Matt, too, is clearly aware of the learning curve facing him, but has similar ambitions as the year wears on. The opening triple-header round at Silverstone highlighted just how tough the task will be, as he faces perhaps the strongest Formula Ford field for many years, but two top ten finishes, and a couple of sixth-place starts, show that the promise is there to be worked on.
“Podiums…. and showing my realistic potential for winning the Formula Ford championship in 2012,” he says in response to the question about his hopes for 2011, “The Motorsport News result gives me a similar feeling to when I went into S1 last year. It’s definitely a confidence boost, rather than any extra pressure, to know that everyone thinks that I’m a favourite for 2011.”
As for advice for those hoping to follow in his footsteps in the coming seasons, both Matt and Simon agree on some simple rules, aware that Matt is benefiting from the support of AirAsia, Team Lotus, Fluid MD and the AASE as well as family backing.
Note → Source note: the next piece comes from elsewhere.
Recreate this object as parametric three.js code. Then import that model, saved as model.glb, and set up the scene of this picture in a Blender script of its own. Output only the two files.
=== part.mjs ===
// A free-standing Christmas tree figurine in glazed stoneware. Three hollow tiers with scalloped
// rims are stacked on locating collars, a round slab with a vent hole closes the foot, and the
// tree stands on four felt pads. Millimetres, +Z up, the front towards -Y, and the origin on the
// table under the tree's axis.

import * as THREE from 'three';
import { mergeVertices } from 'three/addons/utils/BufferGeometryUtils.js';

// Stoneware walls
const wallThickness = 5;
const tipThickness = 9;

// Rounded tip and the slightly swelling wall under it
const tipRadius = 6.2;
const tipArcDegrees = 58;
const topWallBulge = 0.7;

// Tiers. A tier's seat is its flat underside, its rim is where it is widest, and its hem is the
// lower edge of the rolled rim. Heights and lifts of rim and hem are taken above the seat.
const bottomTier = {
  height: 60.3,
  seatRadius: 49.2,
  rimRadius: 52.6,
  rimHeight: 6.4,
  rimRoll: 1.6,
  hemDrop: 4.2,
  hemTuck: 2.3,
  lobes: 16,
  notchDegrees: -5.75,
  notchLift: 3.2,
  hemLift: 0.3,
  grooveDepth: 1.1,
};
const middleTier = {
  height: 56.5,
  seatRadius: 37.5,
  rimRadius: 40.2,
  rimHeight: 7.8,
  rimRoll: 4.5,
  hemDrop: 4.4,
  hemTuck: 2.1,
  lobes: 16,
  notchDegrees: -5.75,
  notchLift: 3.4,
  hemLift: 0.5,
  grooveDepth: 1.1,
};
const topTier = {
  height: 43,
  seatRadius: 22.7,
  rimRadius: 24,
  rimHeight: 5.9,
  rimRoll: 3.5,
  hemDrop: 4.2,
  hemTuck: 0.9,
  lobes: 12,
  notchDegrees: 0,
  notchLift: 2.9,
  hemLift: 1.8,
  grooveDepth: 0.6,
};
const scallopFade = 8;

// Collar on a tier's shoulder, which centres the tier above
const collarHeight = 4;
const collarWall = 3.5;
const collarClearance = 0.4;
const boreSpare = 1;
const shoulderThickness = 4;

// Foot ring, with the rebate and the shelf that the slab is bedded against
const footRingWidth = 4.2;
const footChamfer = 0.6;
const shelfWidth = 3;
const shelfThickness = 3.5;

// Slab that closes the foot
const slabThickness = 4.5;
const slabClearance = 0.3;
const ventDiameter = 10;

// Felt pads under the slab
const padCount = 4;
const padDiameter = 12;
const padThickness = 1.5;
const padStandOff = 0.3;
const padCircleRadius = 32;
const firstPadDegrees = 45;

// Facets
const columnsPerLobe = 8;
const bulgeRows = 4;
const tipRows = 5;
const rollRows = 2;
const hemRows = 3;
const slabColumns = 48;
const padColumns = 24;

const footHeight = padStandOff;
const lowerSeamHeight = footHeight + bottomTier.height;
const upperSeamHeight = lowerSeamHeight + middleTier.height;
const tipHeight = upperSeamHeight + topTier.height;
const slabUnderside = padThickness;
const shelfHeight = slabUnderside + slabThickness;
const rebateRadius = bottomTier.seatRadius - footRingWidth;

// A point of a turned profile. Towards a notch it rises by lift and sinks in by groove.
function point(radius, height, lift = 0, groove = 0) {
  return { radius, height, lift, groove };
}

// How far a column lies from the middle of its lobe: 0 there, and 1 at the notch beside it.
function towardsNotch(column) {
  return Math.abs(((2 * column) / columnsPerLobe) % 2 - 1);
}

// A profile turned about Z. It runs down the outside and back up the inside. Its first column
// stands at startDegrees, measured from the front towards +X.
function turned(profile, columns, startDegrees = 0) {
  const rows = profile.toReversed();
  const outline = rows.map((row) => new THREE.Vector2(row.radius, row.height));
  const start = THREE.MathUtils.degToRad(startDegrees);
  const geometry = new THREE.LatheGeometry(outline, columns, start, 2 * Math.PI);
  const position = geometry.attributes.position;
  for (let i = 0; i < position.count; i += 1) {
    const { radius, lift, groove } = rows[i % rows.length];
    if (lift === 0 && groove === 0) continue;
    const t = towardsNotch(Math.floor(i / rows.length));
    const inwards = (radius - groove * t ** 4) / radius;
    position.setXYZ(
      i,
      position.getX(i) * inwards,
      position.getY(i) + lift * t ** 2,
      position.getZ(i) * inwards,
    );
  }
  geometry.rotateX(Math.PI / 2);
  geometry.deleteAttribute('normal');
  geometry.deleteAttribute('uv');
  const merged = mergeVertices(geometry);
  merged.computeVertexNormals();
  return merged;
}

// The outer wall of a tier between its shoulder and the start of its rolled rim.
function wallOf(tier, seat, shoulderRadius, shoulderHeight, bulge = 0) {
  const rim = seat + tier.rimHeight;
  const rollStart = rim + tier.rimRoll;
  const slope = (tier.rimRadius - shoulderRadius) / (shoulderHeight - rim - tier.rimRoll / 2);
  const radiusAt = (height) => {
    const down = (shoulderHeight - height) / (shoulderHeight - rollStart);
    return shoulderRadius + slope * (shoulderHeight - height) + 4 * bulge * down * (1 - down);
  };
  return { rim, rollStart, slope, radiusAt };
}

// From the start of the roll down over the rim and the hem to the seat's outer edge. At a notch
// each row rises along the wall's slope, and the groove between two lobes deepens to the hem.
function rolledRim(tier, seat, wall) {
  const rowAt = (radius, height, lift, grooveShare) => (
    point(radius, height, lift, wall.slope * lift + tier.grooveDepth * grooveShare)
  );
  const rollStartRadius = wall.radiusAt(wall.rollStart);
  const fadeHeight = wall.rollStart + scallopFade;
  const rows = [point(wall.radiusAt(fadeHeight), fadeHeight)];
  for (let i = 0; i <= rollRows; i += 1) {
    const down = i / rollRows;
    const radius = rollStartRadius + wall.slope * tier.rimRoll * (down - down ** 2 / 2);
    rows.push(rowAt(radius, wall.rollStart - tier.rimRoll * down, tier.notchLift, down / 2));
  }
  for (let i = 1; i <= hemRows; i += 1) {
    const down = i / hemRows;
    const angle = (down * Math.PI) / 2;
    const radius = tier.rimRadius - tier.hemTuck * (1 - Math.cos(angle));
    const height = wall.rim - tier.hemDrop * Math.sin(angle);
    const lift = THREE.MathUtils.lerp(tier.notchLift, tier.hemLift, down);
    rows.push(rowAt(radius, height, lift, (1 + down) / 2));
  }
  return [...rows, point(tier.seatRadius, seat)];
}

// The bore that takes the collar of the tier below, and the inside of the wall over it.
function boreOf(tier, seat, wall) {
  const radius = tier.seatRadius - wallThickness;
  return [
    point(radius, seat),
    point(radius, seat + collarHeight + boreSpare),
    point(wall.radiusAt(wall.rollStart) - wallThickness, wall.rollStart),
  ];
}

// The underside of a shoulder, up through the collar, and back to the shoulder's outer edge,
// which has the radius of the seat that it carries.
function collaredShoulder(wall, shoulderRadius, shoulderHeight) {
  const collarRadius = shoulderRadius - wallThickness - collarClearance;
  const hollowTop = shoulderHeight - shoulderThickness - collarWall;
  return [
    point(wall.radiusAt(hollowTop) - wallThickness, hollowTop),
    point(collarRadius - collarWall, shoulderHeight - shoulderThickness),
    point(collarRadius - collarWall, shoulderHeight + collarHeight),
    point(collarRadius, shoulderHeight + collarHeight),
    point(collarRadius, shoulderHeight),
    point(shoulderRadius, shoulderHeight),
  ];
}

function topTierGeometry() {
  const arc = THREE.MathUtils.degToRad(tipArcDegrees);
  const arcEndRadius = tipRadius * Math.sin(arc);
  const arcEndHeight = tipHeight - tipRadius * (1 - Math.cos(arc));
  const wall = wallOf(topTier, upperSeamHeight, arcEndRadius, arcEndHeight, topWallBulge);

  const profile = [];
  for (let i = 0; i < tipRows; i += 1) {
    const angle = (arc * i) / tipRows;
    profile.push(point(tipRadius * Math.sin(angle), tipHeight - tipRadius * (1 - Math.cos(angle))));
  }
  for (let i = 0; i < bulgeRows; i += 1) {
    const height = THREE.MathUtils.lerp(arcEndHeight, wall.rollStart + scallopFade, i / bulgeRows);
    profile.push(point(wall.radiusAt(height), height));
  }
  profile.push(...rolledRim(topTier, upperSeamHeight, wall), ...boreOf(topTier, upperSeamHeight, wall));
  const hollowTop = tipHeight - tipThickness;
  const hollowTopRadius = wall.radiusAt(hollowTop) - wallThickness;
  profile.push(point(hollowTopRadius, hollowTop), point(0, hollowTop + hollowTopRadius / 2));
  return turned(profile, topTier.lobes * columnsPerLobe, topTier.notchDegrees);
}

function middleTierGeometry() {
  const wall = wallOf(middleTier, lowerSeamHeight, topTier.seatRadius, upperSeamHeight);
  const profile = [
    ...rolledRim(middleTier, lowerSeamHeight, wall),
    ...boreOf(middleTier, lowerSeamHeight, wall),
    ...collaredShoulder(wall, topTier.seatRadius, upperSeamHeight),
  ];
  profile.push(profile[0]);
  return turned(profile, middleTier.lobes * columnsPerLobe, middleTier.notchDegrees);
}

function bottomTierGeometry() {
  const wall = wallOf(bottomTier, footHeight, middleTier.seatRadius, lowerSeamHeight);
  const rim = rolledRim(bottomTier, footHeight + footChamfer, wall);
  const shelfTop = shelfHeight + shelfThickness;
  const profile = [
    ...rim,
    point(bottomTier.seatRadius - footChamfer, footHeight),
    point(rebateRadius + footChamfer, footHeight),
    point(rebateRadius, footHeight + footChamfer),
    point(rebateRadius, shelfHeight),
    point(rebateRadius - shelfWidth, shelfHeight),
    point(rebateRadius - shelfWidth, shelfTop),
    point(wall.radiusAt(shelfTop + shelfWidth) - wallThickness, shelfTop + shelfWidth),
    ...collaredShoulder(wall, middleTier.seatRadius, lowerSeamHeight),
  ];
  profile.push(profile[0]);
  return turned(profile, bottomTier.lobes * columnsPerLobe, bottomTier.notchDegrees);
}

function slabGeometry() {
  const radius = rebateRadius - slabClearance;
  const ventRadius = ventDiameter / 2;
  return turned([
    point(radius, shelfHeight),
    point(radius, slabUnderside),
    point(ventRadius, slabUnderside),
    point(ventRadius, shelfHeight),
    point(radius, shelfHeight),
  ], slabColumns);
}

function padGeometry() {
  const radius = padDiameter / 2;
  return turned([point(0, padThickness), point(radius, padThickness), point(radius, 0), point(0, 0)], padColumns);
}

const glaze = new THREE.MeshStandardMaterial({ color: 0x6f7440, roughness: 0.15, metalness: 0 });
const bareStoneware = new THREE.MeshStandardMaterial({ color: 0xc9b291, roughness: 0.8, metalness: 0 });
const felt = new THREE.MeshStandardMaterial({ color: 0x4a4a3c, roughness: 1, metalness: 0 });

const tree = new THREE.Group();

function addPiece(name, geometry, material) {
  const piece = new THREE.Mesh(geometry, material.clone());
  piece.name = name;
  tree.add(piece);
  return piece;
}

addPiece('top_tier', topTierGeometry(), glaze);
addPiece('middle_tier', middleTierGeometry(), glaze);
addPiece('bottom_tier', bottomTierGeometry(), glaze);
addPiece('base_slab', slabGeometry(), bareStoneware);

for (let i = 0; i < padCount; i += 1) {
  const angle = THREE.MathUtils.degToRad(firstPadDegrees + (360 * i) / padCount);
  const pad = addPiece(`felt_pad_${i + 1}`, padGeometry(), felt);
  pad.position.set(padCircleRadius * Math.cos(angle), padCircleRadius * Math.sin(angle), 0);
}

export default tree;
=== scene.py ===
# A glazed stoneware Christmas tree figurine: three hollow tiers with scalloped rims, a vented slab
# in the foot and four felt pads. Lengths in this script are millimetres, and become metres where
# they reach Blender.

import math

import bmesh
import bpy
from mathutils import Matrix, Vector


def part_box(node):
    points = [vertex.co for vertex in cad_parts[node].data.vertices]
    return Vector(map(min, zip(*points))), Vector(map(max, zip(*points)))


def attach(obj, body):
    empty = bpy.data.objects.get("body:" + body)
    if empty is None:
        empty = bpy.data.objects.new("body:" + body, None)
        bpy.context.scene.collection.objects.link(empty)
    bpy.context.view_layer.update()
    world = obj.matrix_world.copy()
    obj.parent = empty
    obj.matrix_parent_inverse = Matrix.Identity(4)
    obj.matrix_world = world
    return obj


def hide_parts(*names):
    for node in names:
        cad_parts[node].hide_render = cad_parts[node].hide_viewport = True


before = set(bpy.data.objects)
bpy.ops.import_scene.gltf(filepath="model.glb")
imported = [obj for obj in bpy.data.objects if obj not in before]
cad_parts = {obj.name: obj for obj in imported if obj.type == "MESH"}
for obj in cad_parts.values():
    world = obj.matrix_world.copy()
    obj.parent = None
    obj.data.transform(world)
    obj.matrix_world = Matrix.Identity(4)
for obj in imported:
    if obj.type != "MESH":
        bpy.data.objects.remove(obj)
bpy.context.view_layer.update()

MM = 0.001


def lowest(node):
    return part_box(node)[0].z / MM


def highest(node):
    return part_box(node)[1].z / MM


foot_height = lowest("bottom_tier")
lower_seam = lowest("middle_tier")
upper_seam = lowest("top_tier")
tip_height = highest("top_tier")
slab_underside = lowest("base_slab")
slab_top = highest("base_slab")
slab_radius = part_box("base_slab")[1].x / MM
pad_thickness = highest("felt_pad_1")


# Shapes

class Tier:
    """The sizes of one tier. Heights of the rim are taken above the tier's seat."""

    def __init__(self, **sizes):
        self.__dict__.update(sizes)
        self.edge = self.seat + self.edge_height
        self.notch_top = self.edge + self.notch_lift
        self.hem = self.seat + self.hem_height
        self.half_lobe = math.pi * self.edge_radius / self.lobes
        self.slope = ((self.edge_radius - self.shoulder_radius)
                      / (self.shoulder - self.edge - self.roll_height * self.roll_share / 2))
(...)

“I’d say don’t move to cars until you’ve got the full budget to race with a recognised team,” Matt concludes, “There’s no point doing it just for the sake of saying you’re racing cars. If the budget is there, by all means try both Formula Renault and Formula Ford, but don’t decide to go down the Renault route just because it might be easier – you will develop a wider range of driving skills in Ford. And ensure that you have a fitness, nutrition and PR education programme in place too – the AASE with the MSA has been a good foundation for this.
“Above all, however, make sure that you enjoy what you’re doing. That, more than anything, should be the reason for doing it.”